車のトランスミッションには様々な種類がありますが、その中の一つに、AMT(オートメイティド・マニュアル・トランスミッション)があります。これは、MTをベースに、アクチュエーターを用いてクラッチ操作を自動化したトランスミッションで、2ペダルMTと呼ばれる事もあります。
日本ではオートマといえばトルコン式やCVT
この方式は、製造コスト面でメリットがあり、軽量で構造もシンプルな為、ヨーロッパのAセグメントやBセグメントのコンパクトカーに好んで採用されています。一方、日本では、オートマ車といえばトルコン式やCVTが主流で、AMTの採用例は数える程しかありません。
国内メーカーではスズキがアルトなどでAMTを採用。(5速AGS(オートギヤシフト) を搭載したアルト ターボRS)
AMTのフィーリング上の特徴としては、変速時に比較的大きなシフトショックと空走感が生じる事です。MT車でも、ドライバーがクラッチを入り切り操作している最中には、同じような現象が生じます。
しかし、MT車の場合、ドライバーの意志で操作する為、予め変速ショックが予想出来るので、感覚的な違和感が生じません。ところが、クラッチ操作が機械任せになっているAMTは、ドライバーの予期しないタイミングで変速操作が行われる事になります。その為、変速の際に不意にトルクが抜けて、その度にドライバーは前後に揺すられるので、違和感や不快感を覚えてしまいます。

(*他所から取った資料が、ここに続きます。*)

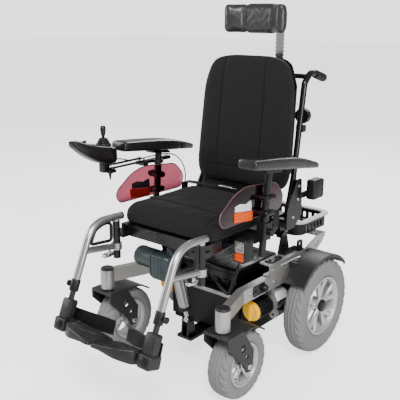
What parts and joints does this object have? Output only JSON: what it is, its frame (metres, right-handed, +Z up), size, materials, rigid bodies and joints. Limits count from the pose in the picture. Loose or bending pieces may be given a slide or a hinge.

しかし、それは自動変速モードで車任せにして走行している場合であり、そろそろ変速しそうだというタイミングを見計らってアクセルを緩めて変速を促したり、マニュアルモードを用いて任意に変速すれば、少なくとも違和感は減じる事が出来ます。
AMTと付き合うには割り切りが必要
本質的にはドライバーの意のままに従ってくれるトランスミッションとは言い難く、付き合うには割り切りが必要です。ヨーロッパは、元々MT車の比率が高い為、こうした欠点のあるAMTでも、MTベースである点から受け入れられているものと思われます。
しかし、オートマ大国の日本においては、ドライバーはスムーズなトルコン式やCVTに慣れている為、AMTのこうした癖は、受容されにくいようです。最近、スズキが相次いでAMT搭載車をデビューさせていますが、市場がどれだけ受け入れるのか、興味深いものがあります。